[Data extract]

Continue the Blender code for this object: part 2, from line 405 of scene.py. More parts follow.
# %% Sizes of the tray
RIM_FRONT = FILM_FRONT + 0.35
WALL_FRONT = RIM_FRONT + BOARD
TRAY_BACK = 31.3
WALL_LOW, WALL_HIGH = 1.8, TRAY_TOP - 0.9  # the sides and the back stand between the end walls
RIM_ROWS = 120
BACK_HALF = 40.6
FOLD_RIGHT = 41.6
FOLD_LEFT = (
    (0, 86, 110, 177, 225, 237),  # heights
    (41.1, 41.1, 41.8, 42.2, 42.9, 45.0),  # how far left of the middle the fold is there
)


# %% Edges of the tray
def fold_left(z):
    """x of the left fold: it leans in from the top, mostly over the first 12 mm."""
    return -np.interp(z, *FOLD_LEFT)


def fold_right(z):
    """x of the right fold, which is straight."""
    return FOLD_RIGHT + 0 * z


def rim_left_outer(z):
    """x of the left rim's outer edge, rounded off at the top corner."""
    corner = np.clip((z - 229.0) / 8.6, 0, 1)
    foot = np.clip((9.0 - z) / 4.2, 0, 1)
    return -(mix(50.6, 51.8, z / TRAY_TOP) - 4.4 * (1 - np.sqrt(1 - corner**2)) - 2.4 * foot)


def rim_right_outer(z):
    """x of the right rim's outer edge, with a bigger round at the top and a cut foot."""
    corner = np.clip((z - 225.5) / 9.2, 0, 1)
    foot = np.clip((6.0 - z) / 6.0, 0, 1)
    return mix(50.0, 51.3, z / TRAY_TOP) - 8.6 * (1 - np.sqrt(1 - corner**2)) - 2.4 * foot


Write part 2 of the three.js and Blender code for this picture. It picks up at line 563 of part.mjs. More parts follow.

[Your goal] How many lines in the records above contain the word "code"? Reply with the number alone.

[Correct result] 2